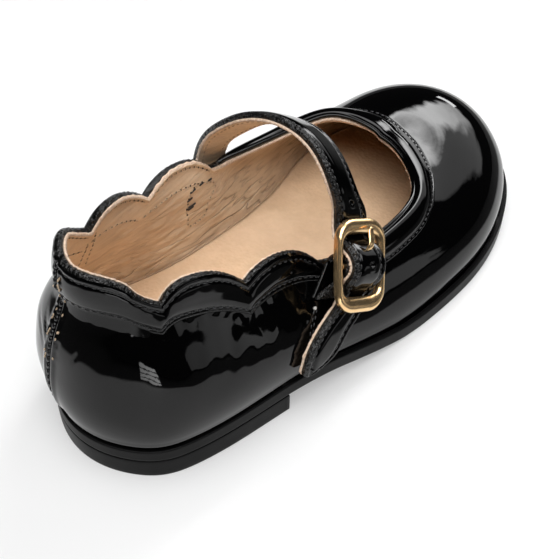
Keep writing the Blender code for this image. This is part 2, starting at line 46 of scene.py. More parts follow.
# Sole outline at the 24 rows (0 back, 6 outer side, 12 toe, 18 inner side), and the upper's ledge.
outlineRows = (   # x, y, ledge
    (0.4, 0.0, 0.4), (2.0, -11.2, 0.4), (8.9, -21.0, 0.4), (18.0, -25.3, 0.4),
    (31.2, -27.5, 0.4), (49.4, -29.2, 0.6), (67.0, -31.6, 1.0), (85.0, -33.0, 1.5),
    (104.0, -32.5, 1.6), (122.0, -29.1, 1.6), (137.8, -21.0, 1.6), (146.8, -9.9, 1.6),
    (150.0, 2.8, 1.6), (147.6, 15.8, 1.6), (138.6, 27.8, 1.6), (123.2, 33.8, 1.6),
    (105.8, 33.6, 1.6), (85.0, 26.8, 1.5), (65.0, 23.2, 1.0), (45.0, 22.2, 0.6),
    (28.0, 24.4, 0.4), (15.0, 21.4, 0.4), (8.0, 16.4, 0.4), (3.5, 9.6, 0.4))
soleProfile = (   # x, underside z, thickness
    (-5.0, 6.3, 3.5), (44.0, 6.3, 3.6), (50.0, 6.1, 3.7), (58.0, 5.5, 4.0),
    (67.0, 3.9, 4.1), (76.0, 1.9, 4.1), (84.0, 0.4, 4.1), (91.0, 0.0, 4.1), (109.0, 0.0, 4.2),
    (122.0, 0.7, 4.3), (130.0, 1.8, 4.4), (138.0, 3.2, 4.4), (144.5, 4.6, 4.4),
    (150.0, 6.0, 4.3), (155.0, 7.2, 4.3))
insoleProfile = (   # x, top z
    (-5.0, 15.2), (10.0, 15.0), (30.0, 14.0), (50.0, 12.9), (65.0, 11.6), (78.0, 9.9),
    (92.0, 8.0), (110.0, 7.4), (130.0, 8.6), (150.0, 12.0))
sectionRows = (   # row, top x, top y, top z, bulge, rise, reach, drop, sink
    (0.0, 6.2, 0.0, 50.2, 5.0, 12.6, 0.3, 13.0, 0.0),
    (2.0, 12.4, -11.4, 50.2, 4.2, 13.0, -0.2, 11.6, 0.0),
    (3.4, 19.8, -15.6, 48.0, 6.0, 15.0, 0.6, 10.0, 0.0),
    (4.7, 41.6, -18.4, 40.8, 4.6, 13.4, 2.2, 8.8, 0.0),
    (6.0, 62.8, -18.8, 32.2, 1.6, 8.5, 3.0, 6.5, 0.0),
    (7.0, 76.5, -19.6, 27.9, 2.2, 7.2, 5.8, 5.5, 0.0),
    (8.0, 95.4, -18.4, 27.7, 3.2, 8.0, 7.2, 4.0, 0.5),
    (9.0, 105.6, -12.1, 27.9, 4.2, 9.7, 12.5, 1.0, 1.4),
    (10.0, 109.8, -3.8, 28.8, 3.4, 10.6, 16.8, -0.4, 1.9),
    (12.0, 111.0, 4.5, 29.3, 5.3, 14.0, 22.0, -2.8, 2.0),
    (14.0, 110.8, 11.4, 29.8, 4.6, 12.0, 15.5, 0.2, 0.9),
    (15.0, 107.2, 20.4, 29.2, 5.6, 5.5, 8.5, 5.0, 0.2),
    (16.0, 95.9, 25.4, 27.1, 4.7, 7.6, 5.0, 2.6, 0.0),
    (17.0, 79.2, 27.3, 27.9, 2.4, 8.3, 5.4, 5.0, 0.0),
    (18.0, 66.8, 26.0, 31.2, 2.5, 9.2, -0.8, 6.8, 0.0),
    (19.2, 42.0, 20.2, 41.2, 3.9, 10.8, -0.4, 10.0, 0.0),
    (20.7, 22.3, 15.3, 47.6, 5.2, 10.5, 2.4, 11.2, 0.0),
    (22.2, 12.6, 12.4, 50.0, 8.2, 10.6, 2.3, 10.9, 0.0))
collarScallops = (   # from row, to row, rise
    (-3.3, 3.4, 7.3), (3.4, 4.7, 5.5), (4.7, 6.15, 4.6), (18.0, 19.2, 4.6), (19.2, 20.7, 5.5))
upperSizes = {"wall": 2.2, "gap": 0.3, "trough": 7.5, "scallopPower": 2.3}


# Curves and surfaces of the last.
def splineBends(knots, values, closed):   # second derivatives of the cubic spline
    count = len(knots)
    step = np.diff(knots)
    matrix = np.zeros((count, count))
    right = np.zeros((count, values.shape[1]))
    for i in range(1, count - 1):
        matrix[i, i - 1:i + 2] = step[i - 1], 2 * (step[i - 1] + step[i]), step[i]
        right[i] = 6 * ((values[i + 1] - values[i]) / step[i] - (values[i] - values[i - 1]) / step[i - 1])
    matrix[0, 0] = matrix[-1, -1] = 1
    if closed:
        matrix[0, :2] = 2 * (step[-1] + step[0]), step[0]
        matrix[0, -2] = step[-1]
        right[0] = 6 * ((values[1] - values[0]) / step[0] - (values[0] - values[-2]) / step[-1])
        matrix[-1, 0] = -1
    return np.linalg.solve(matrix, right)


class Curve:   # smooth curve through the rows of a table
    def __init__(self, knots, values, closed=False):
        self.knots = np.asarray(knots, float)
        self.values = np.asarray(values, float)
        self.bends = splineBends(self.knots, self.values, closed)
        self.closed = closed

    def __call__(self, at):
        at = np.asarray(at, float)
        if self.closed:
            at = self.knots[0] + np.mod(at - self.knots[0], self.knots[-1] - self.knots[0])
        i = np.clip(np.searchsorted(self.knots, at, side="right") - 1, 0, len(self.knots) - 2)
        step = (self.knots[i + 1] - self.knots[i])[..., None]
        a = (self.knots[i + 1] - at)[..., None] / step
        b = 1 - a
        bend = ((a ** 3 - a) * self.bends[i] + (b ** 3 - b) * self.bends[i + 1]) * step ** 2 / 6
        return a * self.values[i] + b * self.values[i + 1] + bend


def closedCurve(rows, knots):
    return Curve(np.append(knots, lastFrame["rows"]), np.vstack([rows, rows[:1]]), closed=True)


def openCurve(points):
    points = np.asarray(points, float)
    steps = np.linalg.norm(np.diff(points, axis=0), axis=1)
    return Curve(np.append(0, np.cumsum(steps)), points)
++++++
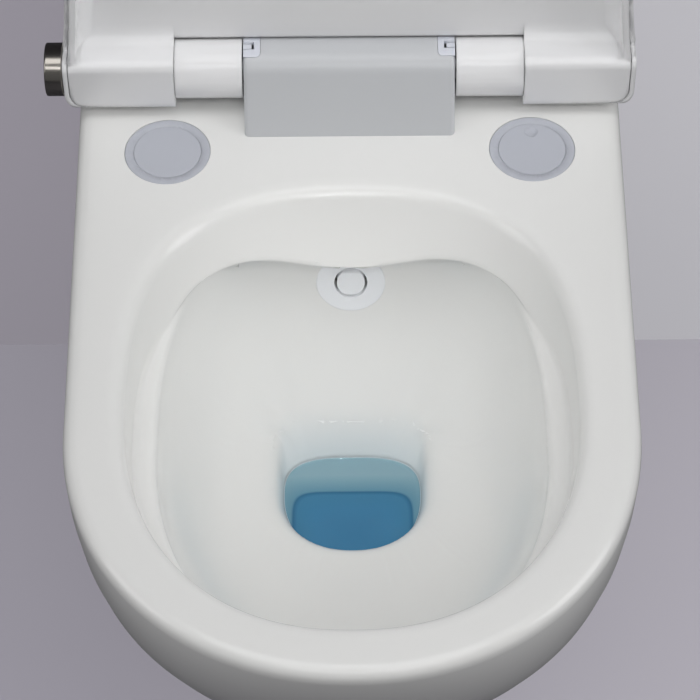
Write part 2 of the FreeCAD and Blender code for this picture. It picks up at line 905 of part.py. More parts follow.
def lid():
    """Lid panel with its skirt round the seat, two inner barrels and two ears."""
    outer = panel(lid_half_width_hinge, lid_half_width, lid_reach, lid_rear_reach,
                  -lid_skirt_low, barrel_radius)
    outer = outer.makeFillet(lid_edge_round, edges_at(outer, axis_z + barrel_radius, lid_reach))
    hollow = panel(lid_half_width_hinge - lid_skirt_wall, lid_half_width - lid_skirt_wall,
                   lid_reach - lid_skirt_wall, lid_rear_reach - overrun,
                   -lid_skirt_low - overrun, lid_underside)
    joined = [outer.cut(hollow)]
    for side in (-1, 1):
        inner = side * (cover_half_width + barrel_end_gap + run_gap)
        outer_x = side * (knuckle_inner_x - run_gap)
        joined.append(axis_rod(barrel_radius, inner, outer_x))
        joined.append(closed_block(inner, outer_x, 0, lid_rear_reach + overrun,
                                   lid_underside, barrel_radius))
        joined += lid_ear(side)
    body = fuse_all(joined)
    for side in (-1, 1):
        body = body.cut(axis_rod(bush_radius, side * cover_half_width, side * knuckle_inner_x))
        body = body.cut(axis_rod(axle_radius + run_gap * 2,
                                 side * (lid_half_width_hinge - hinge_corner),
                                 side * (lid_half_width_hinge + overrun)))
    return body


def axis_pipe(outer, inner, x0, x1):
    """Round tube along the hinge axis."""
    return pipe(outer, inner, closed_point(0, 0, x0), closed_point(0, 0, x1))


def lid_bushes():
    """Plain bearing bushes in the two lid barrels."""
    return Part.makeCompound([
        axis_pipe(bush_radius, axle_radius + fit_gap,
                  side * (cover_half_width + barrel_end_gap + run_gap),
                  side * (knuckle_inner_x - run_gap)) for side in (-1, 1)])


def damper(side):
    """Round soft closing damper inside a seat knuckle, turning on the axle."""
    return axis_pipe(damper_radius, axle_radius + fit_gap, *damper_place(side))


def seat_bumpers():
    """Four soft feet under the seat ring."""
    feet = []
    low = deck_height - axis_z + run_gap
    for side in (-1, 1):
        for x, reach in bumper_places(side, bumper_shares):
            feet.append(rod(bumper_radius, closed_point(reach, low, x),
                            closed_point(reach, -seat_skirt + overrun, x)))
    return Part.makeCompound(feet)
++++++
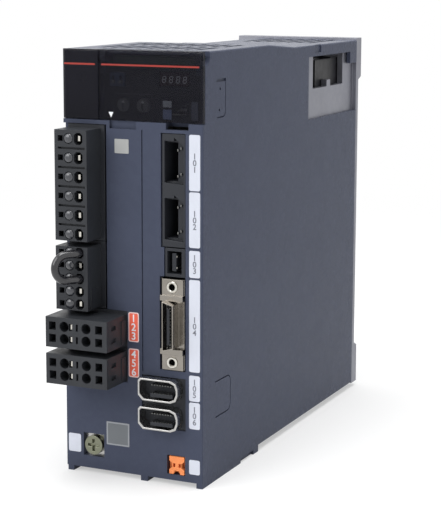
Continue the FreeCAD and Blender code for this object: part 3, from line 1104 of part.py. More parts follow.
++++++
*Problem requirements*.
Pick out the lines above that hold the string "More" and show them.

*Reply to the task*.
Keep writing the Blender code for this image. This is part 2, starting at line 46 of scene.py. More parts follow.
Write part 2 of the FreeCAD and Blender code for this picture. It picks up at line 905 of part.py. More parts follow.
Continue the FreeCAD and Blender code for this object: part 3, from line 1104 of part.py. More parts follow.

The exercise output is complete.